Camarinhas is larger than Muxia, and there are more boats in its port! However, since it’s a weekend, there’s almost no activity until Monday, and even then it will be slow compared to Tuesday (the night fishermen will go out for the first time on Monday evening). The main type of fishing here is sardine fishing, and, as I understand it, boats sell the fish directly to buyers, who load their trucks at ungodly hours of the morning (even more ungodly than 5:00 am, when some of the big fish auctions have taken place). My plan is the following: On Monday morning I will hang out at the docks and chat up whoever is looking particularly eager to talk, and by Monday evening I’ll know if I’m feeling masochistic enough to wake up and watch the sardine boats arrive in the wee hours. A two-step plan – doable. I’m excited to see a port in action again, and to smell like dead fish.

The past two days I’ve been extremely fortunate in finding non-fisherman subjects (victims) to interrogate! In Muxia I expected to watch the sunset alone, thinking about, you know, the meaning of life, but instead I ended up talking with two French women for about an hour! We met when I asked one of them if it was possible to see Camarinhas on the other side of the ria, and, after the obligatory small talk (“Where are you from? How long are you here for? What have you done?”), I ended up telling them about my project. They seemed interested, so I asked if I could “interview” them (I also put quotation marks around that word when I’m talking), and they said oui! I wrote about our conversation when I went back to my room that night, and have retro-posted the entry, so it appears as though I posted it on July 30th when really I’m posting it along with this one. Manipulation of facts! But I’m confessing so that I don’t feel too dishonest.

Yesterday, Friday, I took a bus from Muxia to Camarinhas, and, after hostel bargain-hunting for Too Long (and with the end result that there is a column in the middle of my room), ran into a German woman and girl I had noticed on the bus in the tourist office. They were having serious communication problems with the young men behind the counter and were about to resort to interpretive dance when I offered to translate (too bad!). We had the cliché tourist conversation (they are from Muenchen and Spreewald, here in Spain for a few weeks, and had just finished the Camino de Santiago), then decided to go on a hike together to a lighthouse called Faro Vilan, about eight kilometers away. Gaby, the woman, was very religious (Christian, Protestant), and asked me about my faith even before I asked her about hers as part of my project! She, Linda (the 15-year-old daughter of a friend of hers, whom she had taken on vacation, and who is Catholic), and I ended up talking about theology and spirituality for most of the five hours that we were walking together. I learned so much! And I was impressed by Gaby’s willingness to share personal thoughts that she had obviously been developing over the course of her life. Linda, too, was candid, and told us about both what she’d been taught in her religion classes (e.g. that the meaning of life was to find one’s soulmate-of-the-opposite-sex-and-gender – not the kind of meaning of life I would want to reach watching the sunset!) and what she found questionable (the same).

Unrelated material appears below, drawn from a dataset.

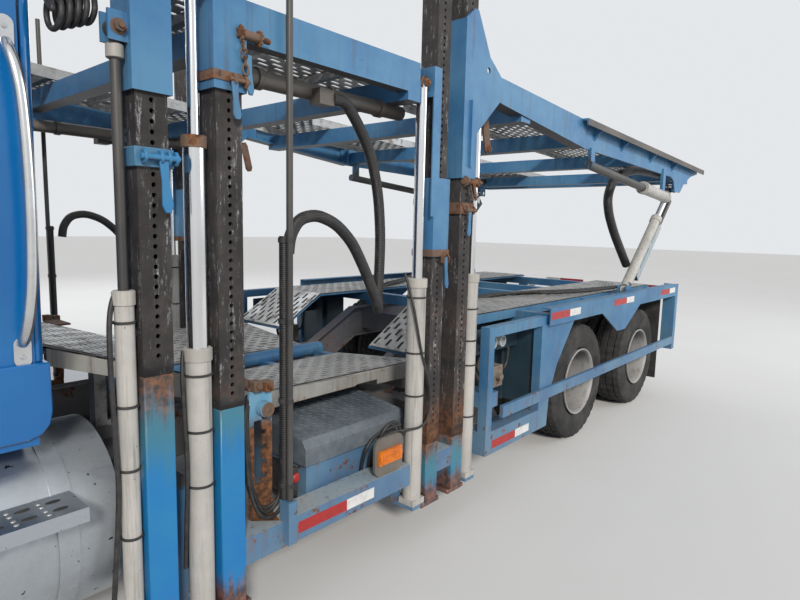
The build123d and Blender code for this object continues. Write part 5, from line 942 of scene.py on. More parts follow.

That night, Gaby, Linda and I agreed to meet and go together to the Fiesta de la Juventud at a nearby beach, which Juan, a worker at the port, had told me about. We ate grilled chorizo, ribs, and pimientos de padron (no spicy ones), and I taught Linda what little I knew about dancing! She had obviously been repressing the dancer within for some time, because she kept dancing alone even when I occasionally got distracted watching other people and stopped. When we walked back to town, Gaby gave me two German poems as a parting gift – what a super gift! I am inspired to start giving poems that I like to people along my travels! Just have to find a printer (or let loose my inner scribe).

This morning was rainy and gray, and I walked around in my rain coat with the hood up, seeing only what was directly in front of me. But I heard an interesting sound! Camarinhas is known for its lace, and I happen to be here during its first annual lace contest! It is an impossibly complicated-looking process – a bunch of pins stuck into a pillow with many dozens of wooden bobs hanging from them by strings, and the women toss the wooden bobs back and forth from hand to hand faster than the eye can follow. It looks totally random, but somehow little lace flowers and arcs emerge from the madness (like monkeys at typewriters producing Shakespeare, but consistently and with good spelling). And when the little wooden bobs bump against each other, they make a soft little “click-click-click” sound, which I heard every now and then from the open window of a house as I wandered through town. Super! Now it is sunny, and I will wander again without my raincoat and with a much wider field of view.